-- Start --
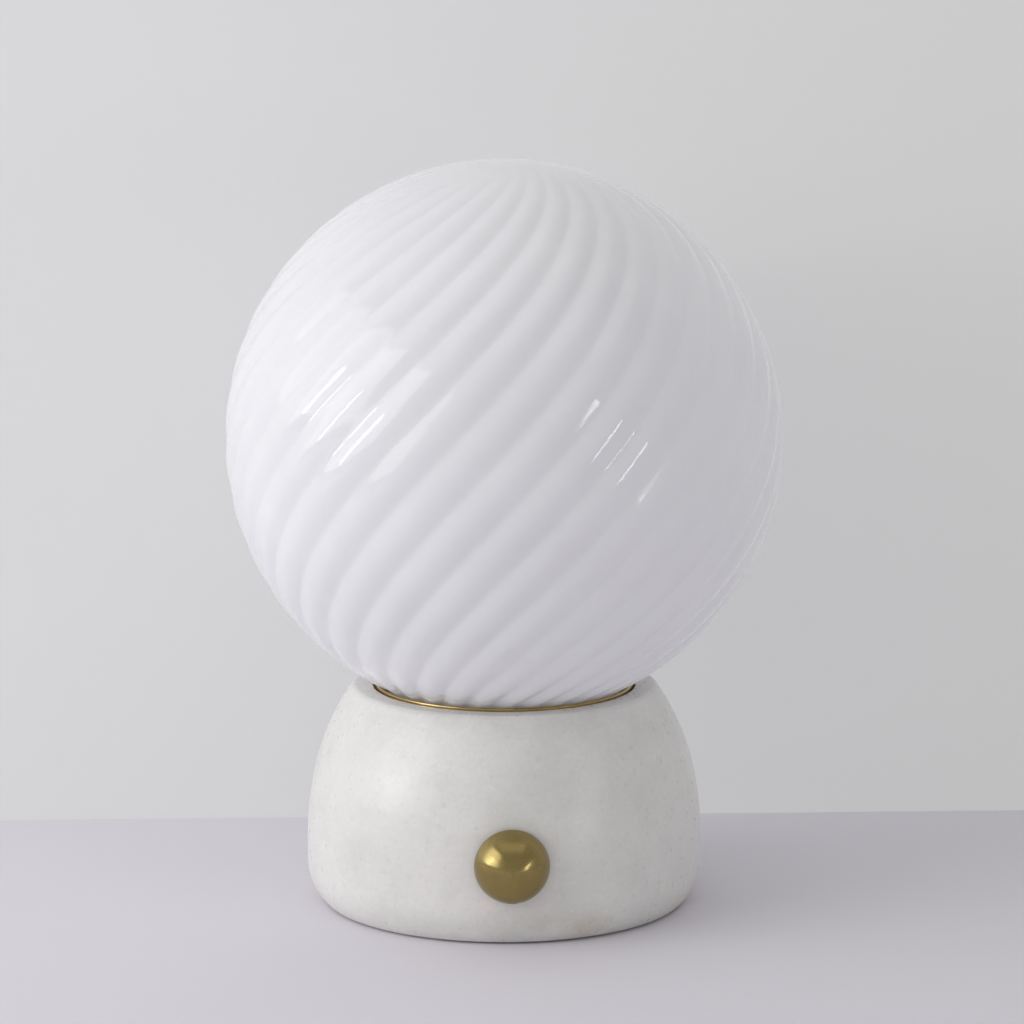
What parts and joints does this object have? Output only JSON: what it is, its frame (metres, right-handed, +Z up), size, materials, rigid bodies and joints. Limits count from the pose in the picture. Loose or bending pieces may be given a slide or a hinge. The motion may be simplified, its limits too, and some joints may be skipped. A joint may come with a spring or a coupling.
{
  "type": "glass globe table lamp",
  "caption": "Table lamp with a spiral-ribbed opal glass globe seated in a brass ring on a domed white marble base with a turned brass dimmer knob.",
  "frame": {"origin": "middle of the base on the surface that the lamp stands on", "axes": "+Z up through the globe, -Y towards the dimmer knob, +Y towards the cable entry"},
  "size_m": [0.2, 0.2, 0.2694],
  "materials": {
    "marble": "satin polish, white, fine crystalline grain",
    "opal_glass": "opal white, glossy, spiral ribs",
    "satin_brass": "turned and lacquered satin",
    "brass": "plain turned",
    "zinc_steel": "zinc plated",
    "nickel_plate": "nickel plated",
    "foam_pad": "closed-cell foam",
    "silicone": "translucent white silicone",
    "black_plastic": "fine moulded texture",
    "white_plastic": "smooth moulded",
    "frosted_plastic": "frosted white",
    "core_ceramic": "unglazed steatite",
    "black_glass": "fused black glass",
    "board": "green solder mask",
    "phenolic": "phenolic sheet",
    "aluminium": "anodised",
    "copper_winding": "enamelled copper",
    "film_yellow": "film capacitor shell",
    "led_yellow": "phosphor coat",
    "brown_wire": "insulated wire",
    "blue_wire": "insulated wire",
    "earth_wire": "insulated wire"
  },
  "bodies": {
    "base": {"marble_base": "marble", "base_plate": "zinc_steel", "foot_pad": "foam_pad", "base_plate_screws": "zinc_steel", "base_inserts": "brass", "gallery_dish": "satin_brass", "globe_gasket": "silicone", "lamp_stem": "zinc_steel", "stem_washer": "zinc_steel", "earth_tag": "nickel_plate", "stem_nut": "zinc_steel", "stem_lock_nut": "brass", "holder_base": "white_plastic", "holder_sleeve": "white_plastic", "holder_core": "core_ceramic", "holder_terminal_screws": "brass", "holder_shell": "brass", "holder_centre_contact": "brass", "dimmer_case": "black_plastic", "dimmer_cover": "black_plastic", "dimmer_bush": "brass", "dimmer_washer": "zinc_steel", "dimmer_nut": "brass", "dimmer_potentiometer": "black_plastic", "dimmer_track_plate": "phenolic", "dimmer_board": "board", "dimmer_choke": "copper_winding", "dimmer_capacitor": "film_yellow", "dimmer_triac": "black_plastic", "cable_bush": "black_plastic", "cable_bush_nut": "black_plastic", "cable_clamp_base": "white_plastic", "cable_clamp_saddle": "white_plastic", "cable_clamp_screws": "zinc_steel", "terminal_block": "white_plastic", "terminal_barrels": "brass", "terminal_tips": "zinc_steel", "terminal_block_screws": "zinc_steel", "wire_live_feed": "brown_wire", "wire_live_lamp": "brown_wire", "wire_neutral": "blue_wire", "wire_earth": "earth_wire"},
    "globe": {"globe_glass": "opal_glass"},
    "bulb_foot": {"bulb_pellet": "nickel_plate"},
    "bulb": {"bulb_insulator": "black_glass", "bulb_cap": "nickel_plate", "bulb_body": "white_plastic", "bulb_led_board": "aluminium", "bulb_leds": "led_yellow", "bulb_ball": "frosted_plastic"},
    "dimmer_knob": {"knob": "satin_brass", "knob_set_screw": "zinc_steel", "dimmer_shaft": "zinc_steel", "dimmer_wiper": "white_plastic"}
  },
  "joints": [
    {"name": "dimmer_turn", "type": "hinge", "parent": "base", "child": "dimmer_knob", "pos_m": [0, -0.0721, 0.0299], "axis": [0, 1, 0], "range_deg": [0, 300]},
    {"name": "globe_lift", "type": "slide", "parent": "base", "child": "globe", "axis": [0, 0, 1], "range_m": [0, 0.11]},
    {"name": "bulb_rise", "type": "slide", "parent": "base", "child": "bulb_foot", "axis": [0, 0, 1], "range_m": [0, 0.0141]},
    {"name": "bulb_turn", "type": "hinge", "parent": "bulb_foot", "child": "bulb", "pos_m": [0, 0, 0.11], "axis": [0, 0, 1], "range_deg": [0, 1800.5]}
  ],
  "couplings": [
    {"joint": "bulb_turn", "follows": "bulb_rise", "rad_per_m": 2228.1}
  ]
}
-- End --
> Task prompt:
Write out every line of the material again, exactly as it reads.

> Full output:
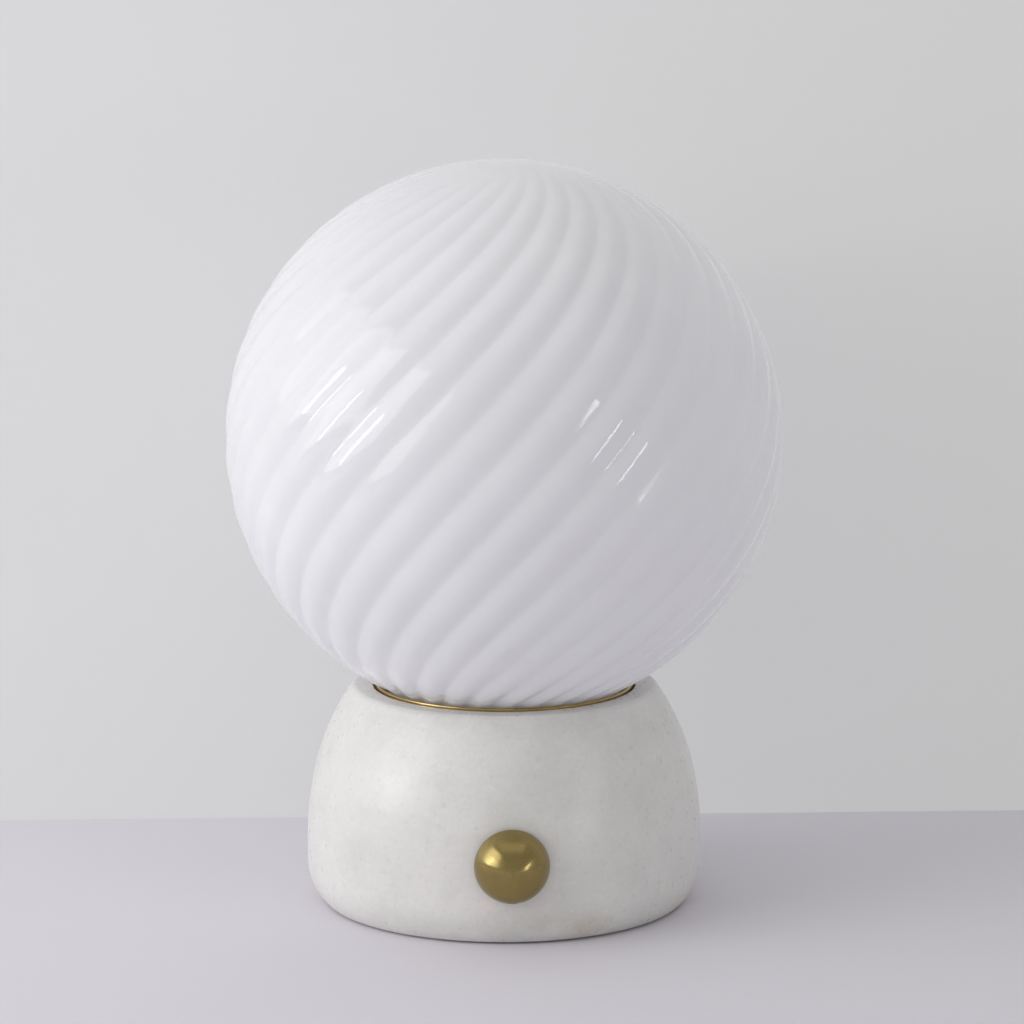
What parts and joints does this object have? Output only JSON: what it is, its frame (metres, right-handed, +Z up), size, materials, rigid bodies and joints. Limits count from the pose in the picture. Loose or bending pieces may be given a slide or a hinge. The motion may be simplified, its limits too, and some joints may be skipped. A joint may come with a spring or a coupling.
{
  "type": "glass globe table lamp",
  "caption": "Table lamp with a spiral-ribbed opal glass globe seated in a brass ring on a domed white marble base with a turned brass dimmer knob.",
  "frame": {"origin": "middle of the base on the surface that the lamp stands on", "axes": "+Z up through the globe, -Y towards the dimmer knob, +Y towards the cable entry"},
  "size_m": [0.2, 0.2, 0.2694],
  "materials": {
    "marble": "satin polish, white, fine crystalline grain",
    "opal_glass": "opal white, glossy, spiral ribs",
    "satin_brass": "turned and lacquered satin",
    "brass": "plain turned",
    "zinc_steel": "zinc plated",
    "nickel_plate": "nickel plated",
    "foam_pad": "closed-cell foam",
    "silicone": "translucent white silicone",
    "black_plastic": "fine moulded texture",
    "white_plastic": "smooth moulded",
    "frosted_plastic": "frosted white",
    "core_ceramic": "unglazed steatite",
    "black_glass": "fused black glass",
    "board": "green solder mask",
    "phenolic": "phenolic sheet",
    "aluminium": "anodised",
    "copper_winding": "enamelled copper",
    "film_yellow": "film capacitor shell",
    "led_yellow": "phosphor coat",
    "brown_wire": "insulated wire",
    "blue_wire": "insulated wire",
    "earth_wire": "insulated wire"
  },
  "bodies": {
    "base": {"marble_base": "marble", "base_plate": "zinc_steel", "foot_pad": "foam_pad", "base_plate_screws": "zinc_steel", "base_inserts": "brass", "gallery_dish": "satin_brass", "globe_gasket": "silicone", "lamp_stem": "zinc_steel", "stem_washer": "zinc_steel", "earth_tag": "nickel_plate", "stem_nut": "zinc_steel", "stem_lock_nut": "brass", "holder_base": "white_plastic", "holder_sleeve": "white_plastic", "holder_core": "core_ceramic", "holder_terminal_screws": "brass", "holder_shell": "brass", "holder_centre_contact": "brass", "dimmer_case": "black_plastic", "dimmer_cover": "black_plastic", "dimmer_bush": "brass", "dimmer_washer": "zinc_steel", "dimmer_nut": "brass", "dimmer_potentiometer": "black_plastic", "dimmer_track_plate": "phenolic", "dimmer_board": "board", "dimmer_choke": "copper_winding", "dimmer_capacitor": "film_yellow", "dimmer_triac": "black_plastic", "cable_bush": "black_plastic", "cable_bush_nut": "black_plastic", "cable_clamp_base": "white_plastic", "cable_clamp_saddle": "white_plastic", "cable_clamp_screws": "zinc_steel", "terminal_block": "white_plastic", "terminal_barrels": "brass", "terminal_tips": "zinc_steel", "terminal_block_screws": "zinc_steel", "wire_live_feed": "brown_wire", "wire_live_lamp": "brown_wire", "wire_neutral": "blue_wire", "wire_earth": "earth_wire"},
    "globe": {"globe_glass": "opal_glass"},
    "bulb_foot": {"bulb_pellet": "nickel_plate"},
    "bulb": {"bulb_insulator": "black_glass", "bulb_cap": "nickel_plate", "bulb_body": "white_plastic", "bulb_led_board": "aluminium", "bulb_leds": "led_yellow", "bulb_ball": "frosted_plastic"},
    "dimmer_knob": {"knob": "satin_brass", "knob_set_screw": "zinc_steel", "dimmer_shaft": "zinc_steel", "dimmer_wiper": "white_plastic"}
  },
  "joints": [
    {"name": "dimmer_turn", "type": "hinge", "parent": "base", "child": "dimmer_knob", "pos_m": [0, -0.0721, 0.0299], "axis": [0, 1, 0], "range_deg": [0, 300]},
    {"name": "globe_lift", "type": "slide", "parent": "base", "child": "globe", "axis": [0, 0, 1], "range_m": [0, 0.11]},
    {"name": "bulb_rise", "type": "slide", "parent": "base", "child": "bulb_foot", "axis": [0, 0, 1], "range_m": [0, 0.0141]},
    {"name": "bulb_turn", "type": "hinge", "parent": "bulb_foot", "child": "bulb", "pos_m": [0, 0, 0.11], "axis": [0, 0, 1], "range_deg": [0, 1800.5]}
  ],
  "couplings": [
    {"joint": "bulb_turn", "follows": "bulb_rise", "rad_per_m": 2228.1}
  ]
}